I was going to write something more--I think I had another story to tell--but I just can't remember. I'll save it for later, perhaps. But, look, I do want to mention that this blog is not shifting away from its larger focus and, no, I'm not developing an obsession with Asians. Since it's harder for me to write now, I figure that when there's an issue on my mind and I have some thoughts about it, it's better to come write about it than leave my blog post-less. Incidentally, I would love to write more about "other" GLBTs of color, but I don't know a lot about them.
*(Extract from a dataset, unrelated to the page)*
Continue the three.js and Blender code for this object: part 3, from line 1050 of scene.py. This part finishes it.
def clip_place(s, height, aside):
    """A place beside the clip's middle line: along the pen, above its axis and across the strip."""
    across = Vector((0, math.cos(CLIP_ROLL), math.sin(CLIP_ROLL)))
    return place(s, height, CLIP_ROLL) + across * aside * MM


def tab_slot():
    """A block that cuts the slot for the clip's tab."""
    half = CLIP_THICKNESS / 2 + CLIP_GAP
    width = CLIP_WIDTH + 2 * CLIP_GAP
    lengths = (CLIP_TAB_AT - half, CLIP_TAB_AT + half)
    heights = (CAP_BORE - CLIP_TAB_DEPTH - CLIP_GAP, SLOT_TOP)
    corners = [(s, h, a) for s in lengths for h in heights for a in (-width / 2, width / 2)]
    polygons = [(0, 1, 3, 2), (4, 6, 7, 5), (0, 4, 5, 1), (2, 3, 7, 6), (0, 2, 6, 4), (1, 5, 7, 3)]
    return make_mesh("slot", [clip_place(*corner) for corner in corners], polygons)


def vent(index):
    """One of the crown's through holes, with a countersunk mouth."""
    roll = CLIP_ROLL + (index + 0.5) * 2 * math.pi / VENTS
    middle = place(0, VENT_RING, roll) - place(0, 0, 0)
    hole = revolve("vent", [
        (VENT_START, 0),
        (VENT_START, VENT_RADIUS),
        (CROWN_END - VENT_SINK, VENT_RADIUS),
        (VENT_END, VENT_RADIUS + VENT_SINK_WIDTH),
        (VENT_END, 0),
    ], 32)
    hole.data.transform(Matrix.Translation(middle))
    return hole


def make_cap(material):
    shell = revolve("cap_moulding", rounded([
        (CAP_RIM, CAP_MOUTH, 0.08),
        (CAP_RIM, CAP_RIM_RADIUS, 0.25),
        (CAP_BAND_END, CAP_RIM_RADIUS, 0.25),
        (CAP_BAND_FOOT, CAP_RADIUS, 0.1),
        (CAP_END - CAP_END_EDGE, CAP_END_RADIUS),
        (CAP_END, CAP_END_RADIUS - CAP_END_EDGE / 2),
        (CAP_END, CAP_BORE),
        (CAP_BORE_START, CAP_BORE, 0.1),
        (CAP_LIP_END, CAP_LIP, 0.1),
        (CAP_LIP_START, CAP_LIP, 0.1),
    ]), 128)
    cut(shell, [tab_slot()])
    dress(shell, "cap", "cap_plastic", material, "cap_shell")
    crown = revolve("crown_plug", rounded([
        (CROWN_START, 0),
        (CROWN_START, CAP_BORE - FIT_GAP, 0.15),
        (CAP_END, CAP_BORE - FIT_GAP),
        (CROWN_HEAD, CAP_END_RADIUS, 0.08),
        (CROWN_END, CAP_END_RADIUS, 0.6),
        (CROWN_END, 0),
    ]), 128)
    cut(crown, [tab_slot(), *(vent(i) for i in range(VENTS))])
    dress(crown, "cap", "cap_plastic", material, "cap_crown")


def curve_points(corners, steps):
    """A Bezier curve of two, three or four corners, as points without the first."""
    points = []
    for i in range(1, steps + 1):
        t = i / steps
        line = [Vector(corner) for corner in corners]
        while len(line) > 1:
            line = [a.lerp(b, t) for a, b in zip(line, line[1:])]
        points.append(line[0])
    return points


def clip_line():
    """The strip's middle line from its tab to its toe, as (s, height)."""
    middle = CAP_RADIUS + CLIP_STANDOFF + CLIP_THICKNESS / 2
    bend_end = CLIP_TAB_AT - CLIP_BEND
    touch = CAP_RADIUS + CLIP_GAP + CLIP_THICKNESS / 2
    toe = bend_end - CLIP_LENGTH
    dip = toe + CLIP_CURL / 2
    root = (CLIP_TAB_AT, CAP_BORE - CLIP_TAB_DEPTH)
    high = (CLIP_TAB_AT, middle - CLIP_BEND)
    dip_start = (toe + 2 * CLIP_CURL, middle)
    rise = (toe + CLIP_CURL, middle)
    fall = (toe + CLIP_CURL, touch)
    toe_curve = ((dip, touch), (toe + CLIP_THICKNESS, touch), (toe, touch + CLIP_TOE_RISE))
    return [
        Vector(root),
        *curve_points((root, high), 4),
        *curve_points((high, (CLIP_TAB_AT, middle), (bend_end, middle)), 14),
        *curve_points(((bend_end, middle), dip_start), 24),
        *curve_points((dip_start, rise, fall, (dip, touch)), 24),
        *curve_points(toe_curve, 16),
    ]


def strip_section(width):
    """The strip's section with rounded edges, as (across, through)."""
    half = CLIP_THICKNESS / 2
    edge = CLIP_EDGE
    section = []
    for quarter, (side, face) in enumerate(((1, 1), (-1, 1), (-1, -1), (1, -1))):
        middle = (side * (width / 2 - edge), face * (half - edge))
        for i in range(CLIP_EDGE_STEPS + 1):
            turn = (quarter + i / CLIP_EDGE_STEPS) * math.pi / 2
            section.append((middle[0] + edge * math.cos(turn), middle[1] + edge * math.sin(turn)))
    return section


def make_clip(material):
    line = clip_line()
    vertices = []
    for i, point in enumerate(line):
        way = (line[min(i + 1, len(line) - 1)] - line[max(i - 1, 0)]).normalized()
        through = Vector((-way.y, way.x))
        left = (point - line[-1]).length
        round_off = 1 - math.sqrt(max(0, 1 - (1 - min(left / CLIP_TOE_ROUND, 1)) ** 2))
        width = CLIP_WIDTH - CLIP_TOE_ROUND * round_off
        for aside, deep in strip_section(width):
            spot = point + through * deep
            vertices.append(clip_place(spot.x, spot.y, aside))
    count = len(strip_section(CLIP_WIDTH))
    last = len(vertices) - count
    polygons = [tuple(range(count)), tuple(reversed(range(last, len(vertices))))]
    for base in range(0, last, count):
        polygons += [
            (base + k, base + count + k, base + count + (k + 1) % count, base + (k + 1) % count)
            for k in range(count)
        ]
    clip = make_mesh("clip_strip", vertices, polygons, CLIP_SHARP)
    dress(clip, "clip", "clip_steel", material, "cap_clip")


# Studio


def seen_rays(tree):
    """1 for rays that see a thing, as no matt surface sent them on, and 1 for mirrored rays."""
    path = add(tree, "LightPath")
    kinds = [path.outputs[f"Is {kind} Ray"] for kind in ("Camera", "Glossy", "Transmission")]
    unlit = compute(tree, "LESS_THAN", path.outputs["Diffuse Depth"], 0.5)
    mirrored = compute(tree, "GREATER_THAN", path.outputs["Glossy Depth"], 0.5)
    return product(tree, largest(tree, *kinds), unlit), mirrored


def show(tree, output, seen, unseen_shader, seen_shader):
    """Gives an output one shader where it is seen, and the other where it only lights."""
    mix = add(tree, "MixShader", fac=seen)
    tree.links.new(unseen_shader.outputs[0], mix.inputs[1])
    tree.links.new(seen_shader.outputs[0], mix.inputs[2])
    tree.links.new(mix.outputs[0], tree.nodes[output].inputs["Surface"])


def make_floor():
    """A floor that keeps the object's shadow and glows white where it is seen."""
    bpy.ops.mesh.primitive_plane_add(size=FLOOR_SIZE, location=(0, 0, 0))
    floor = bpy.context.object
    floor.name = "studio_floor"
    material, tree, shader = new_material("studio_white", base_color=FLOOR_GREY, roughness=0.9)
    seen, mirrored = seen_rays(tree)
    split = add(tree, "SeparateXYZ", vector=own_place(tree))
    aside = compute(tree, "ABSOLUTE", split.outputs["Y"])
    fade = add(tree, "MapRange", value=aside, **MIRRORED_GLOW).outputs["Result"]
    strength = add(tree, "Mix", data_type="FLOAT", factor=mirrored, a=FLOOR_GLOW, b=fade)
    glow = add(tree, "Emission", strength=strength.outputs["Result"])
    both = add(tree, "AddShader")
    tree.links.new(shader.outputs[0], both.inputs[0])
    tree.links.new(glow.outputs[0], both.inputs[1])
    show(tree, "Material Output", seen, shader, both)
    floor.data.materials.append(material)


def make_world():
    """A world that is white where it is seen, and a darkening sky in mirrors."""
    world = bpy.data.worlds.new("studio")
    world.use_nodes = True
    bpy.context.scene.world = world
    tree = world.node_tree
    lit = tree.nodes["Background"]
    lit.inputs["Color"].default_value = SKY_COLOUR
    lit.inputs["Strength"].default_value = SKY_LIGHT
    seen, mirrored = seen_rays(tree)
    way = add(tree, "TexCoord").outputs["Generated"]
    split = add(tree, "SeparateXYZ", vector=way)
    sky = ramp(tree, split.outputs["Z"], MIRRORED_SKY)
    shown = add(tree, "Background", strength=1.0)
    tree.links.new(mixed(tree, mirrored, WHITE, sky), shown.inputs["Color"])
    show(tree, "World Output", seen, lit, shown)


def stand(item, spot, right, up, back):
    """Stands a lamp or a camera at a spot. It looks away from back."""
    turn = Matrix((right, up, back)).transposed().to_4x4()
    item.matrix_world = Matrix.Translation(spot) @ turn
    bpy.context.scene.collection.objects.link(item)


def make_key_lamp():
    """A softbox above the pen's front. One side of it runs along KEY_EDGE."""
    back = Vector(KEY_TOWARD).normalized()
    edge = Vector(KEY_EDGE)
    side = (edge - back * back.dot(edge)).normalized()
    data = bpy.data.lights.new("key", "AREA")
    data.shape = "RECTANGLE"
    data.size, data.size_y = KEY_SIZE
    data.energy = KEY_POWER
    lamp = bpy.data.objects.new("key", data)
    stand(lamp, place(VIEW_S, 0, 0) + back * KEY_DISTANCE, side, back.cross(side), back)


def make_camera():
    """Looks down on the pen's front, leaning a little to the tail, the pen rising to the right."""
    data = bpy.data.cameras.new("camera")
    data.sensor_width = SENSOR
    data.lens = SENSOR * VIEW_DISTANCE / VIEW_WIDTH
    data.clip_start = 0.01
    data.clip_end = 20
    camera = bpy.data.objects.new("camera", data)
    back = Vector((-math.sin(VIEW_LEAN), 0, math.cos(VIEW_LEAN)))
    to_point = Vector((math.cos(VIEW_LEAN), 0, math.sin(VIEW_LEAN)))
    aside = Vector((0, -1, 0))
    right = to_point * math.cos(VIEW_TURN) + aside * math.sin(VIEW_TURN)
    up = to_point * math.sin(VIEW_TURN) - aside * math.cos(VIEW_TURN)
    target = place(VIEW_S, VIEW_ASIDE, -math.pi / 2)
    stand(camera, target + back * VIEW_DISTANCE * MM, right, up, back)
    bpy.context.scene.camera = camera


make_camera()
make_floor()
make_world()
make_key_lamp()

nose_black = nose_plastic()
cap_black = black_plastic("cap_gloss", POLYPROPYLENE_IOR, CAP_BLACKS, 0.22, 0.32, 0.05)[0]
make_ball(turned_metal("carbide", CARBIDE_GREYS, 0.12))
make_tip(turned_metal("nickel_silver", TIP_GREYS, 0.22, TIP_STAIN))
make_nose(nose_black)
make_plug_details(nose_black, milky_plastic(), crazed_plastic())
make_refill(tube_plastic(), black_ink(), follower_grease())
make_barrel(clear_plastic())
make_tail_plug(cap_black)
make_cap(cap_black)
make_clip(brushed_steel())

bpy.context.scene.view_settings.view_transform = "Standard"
This is why I ordered this one book about Asian GLBTs, which I have not had much time to look at yet--but the bit that I have has been a little disappointing. In fact, pretty much all the Asian books I have right now are disappointing--the books I read about Latinos were a lot better in terms of explaining various Latino mentalities when it comes to race in general and race as it affects their existence. With the Asian books, there seems to be a lot of "I got called names" and "I wanted to be just like everyone else" with "everyone else" always meaning "white." Asian stories are pretty much exclusively vis-a-vis white people, just like blacks do a lot of the time--blacks talk about the US in terms of black and white, and Asians seem to talk about it in terms of Asian and white. I guess I get to see what it's like to always be left out of a racial discussion, as if your race just doesn't exist or just really isn't even worthy of a mention, but...it's really hard to understand Asians or identify with them, much more so than with the Latino stories I've read, because their difficulties don't resonate with me nor do they include me.